ALD Grown Aluminum Oxide Submonolayers in Dye-Sensitized Solar Cells: The Effect on Interfacial Electron Transfer and Performance

Effects of atomic layer deposited (ALD) aluminum oxide barriers on electron injection, recombination reactions, and efficiency of dye-sensitized solar cells were studied. The amorphous AlOx submonolayers prepared on nanocrystalline 2 mu m thick TiO2 anatase film were characterized by high-resolution transmission electron microscopy. Time-of-flight elastic recoil detection method was employed to study the growth of similar AlOx layers on planar anatase films. Density functional theory calculations of the first ALD cycle over a (101) anatase surface revealed atomic scale roughness of the deposited layer owing to unequal adsorption sites and lateral repulsions between adsorbed precursor molecules.

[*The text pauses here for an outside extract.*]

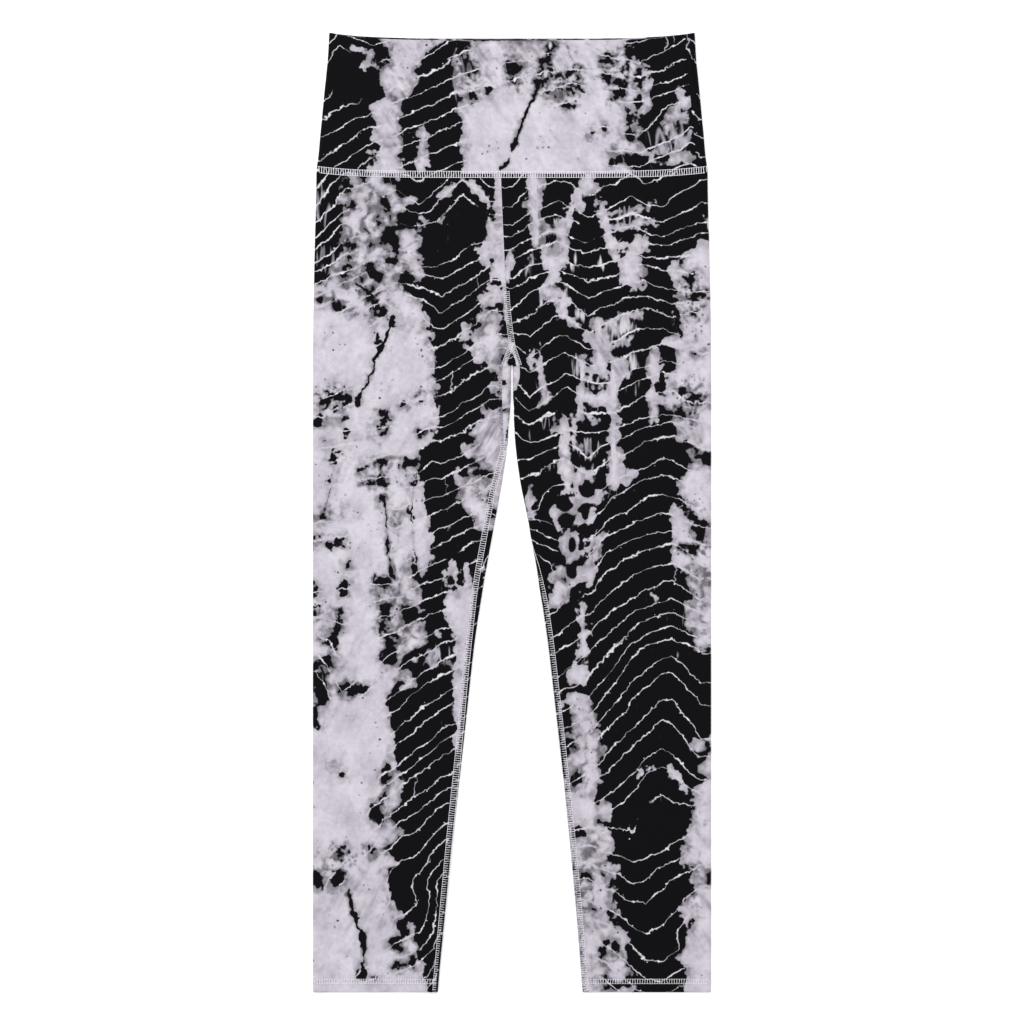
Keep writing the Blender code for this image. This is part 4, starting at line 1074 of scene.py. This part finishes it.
def leg_surface(name):
    """A leg's outer face: its points, which way they face, and where each is on the cloth."""
    downs = leg_downs(name)
    ways = np.array([leg_ways(*leg_ends(name, down)) for down in downs])
    down = np.array(downs)[:, None] * np.ones_like(ways)
    place, outward = on_leg(name, ways, down)
    to_edge = np.minimum(ways[:, :1] - ways, ways - ways[:, -1:])
    to_edge = np.minimum(to_edge, down - down[0, 0])
    return seam_dipped(place, outward, to_edge), outward, ways, down


def hem_turned(place, outward, ways, down):
    """The same with the hem turned up inside."""
    rows = len(place)
    ply = range(rows - 1, rows - 1 - round(HEM_DEPTH / ROW_STEP) - 1, -2)
    place, outward = turned_edge(place, outward, np.array((0.0, -1.0, 0.0)), ply)
    below = LENGTH + EDGE_STEP * np.arange(1, EDGE_TURNS)
    below = np.concatenate((below, 2 * LENGTH - down[list(ply), 0]))
    down = np.concatenate((down, below[:, None] * np.ones_like(ways[:1])))
    ways = np.concatenate((ways, np.repeat(ways[-1:], len(below), 0)))
    return place, outward, ways, down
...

Calculations also indicate that the holes in the first AlOx layer allow triiodide but not the ruthenium bipyridyl sensitizer to reach the TiO2 surface. After the first deposition cycle the dye binds to AlOx and is in average about 0.2 nm farther from the TiO2 surface than when binding to the bare TiO2 surface. Increase in average distance between the dye and TiO2 surface was considered as the main reason for reduced electron injection efficiency observed for all coated sensitized films. Electrochemical impedance spectroscopy indicated that also recombination reactions of the conduction band electrons with the electrolyte triiodide molecules were reduced. The exponential increase in charge transfer resistance at the dye-TiO2-electrolyte interface as a function of the number of ALD cycles indicated that AlOx barrier layers affect recombination mainly through the tunnel barrier mechanism. Decrease of both the short circuit current and efficiency of the solar cells prepared from above-mentioned films as the number of ALD cycles was increased suggests that the suppression of the recombination could not compensate for the barrier-induced losses of electron injection.